Zudem hätten wir da noch die Einschätzung von Herrn Wennemer, der zufolge Opel 2010 schwer überschuldet beim Konkursrichter anklopfen werde. „Und das gesamte Risiko liegt beim Staat“, wie Manfred Wennemer meint. Der Mann ist nicht irgendwer. Sondern der frühere Chef des Reifenherstellers Continental und der Vertreter der Bundesrepublik Deutschland in jener Treuhandgesellschaft, die für die Abwicklung des Opel-Verkaufs zuständig ist.

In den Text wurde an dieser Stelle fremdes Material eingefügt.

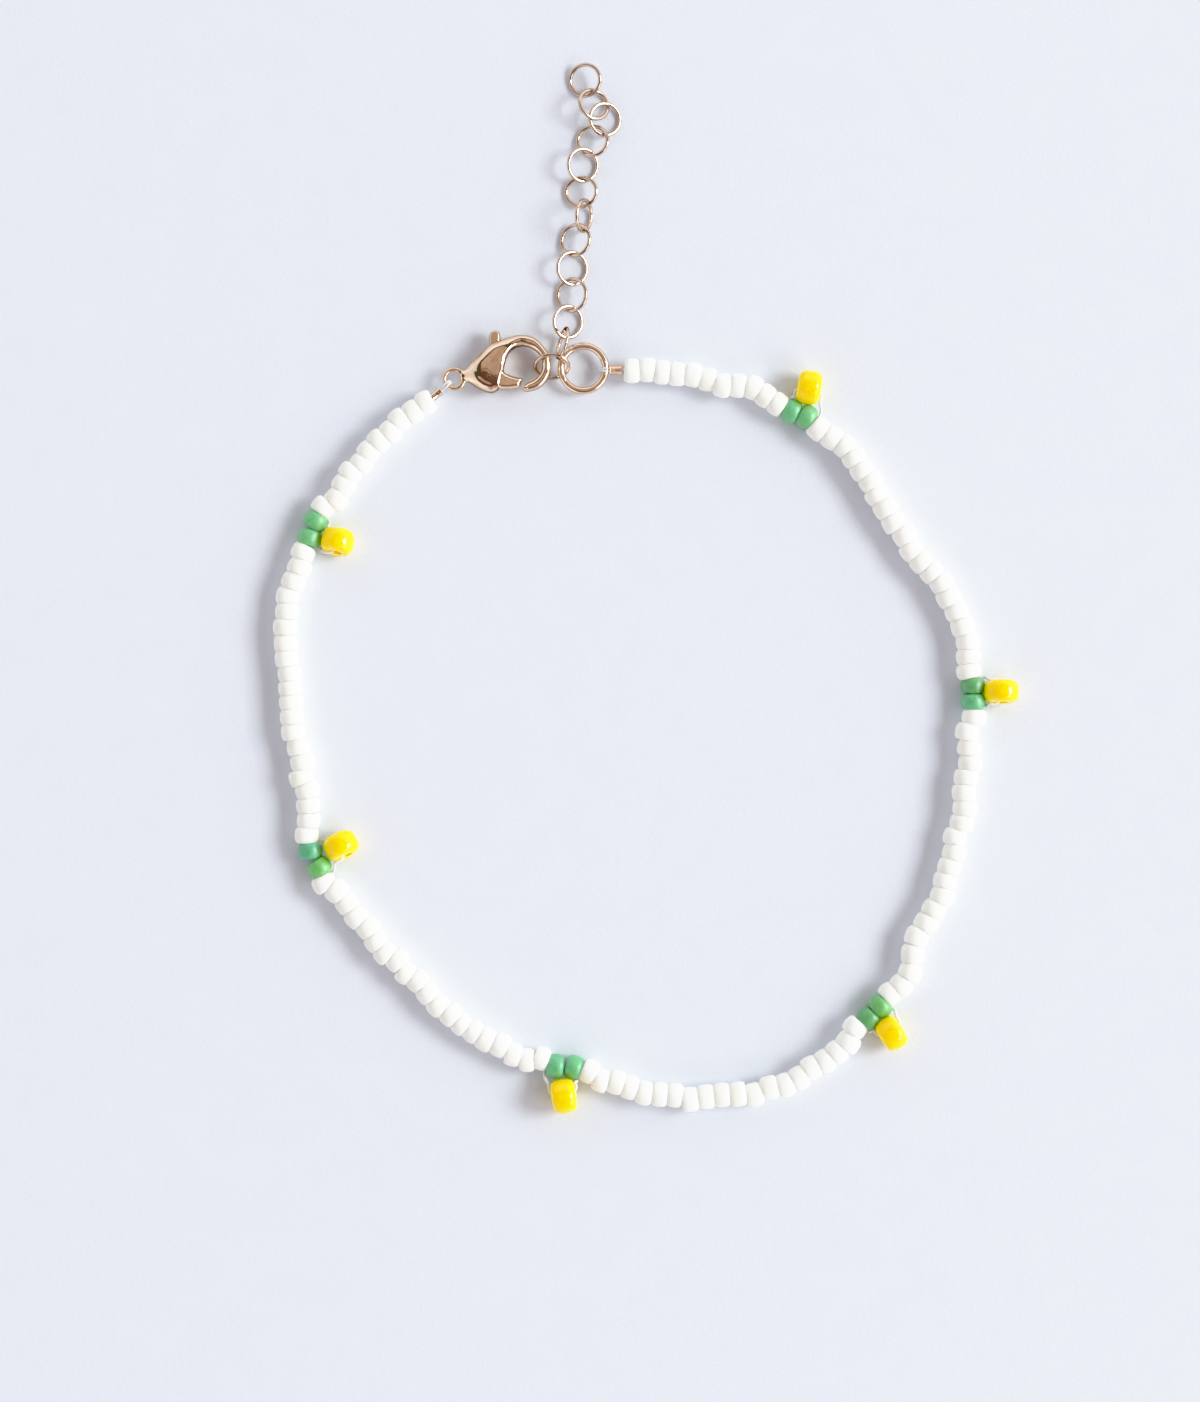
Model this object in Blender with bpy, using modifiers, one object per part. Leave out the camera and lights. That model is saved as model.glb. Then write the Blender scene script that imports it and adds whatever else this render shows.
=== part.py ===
"""Beaded bracelet lying open on a surface.

Seven runs of white seed beads and six flower motifs (two green beads on the
thread, one yellow bead held beside them by a loop of thread) are strung on
one clear thread.  A lobster clasp and a jump ring end the strand, and an
extender chain hangs from the jump ring.

Sizes and tables are in millimetres.  X is to the right and Y to the top of
the bracelet as it lies, Z is up, and the surface it lies on is z = 0.
"""
import math

import bmesh
import bpy
import numpy as np
from mathutils import Vector

MM = 0.001

# ------------------------------------------------------------ driving sizes
WHITE_DIAMETER = 2.20
WHITE_LENGTH = 1.30
WHITE_FACE_DIAMETER = 1.46
GREEN_DIAMETER = 2.20
GREEN_LENGTH = 1.26
GREEN_HOLE = 0.92
YELLOW_DIAMETER = 3.12
YELLOW_LENGTH = 2.36
YELLOW_HOLE = 1.10
CORE_DIAMETER = 0.30          # the strand's thread
LOOP_DIAMETER = 0.26          # the thread that holds each yellow bead
STRAND_Z = 1.11               # centre line of the small beads
YELLOW_Z = 1.66               # centre of the yellow beads
CRIMP_LENGTH = 0.98
CRIMP_DIAMETER = 0.66

CLASP_Z = 1.25                # middle plane of the clasp
CLASP_HALF = 1.25             # half its thickness at the belly
PIVOT = (-13.49, 20.09)       # lever pivot
PIN_DIAMETER = 0.44
PIN_HOLE = 0.70
SLOT_WIDTH = 1.24
LEVER_THICKNESS = 1.00
END_RING = (-17.36, 18.92)    # centre of the clasp's end ring
END_RING_RADIUS = 0.855
END_RING_WIRE = 0.45

JUMP_RING = (-5.72, 19.89)
JUMP_RING_Z = 1.00
JUMP_RING_RADIUS = 2.01
JUMP_RING_WIRE = 0.54
JUMP_RING_CUT = 212.0         # degrees, where the ring's wire is cut

LINK_WIRE = 0.27
CHAIN_DIAMETER = 2.50
CHAIN_Z = 1.25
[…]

Schon wieder die Schweden. Nicht zuletzt deshalb hätte sich Deutschland ein Beispiel an den kühlen Schweden nehmen können: Die Regierung in Stockholm lässt die Chinesen schweren Herzens gewähren, haftet aber mit keiner einzigen Krone für die Zukunft von Saab und Volvo. Ein Autobauer ist eben keine Bank. Wenngleich Opel von der deutschen Regierung wie eine solche behandelt wird, was ausschließlich mit den Bundestagswahlen am 27. September zu erklären ist.
Wir wollen unseren Nachbarn von Herzen deshalb alles Gute mit den neuen Opel-Eigentümern wünschen. Möge die Fahrt ins Blaue ein glückliches Ende nehmen. Diese Wünsche kommen freilich nicht ganz uneigennützig. Wir Österreicher werden schließlich im Rücksitz Platz nehmen und laut Regierung für allfällige Schäden bis zur Höhe von 300 Millionen Euro aufkommen. Warum auch immer.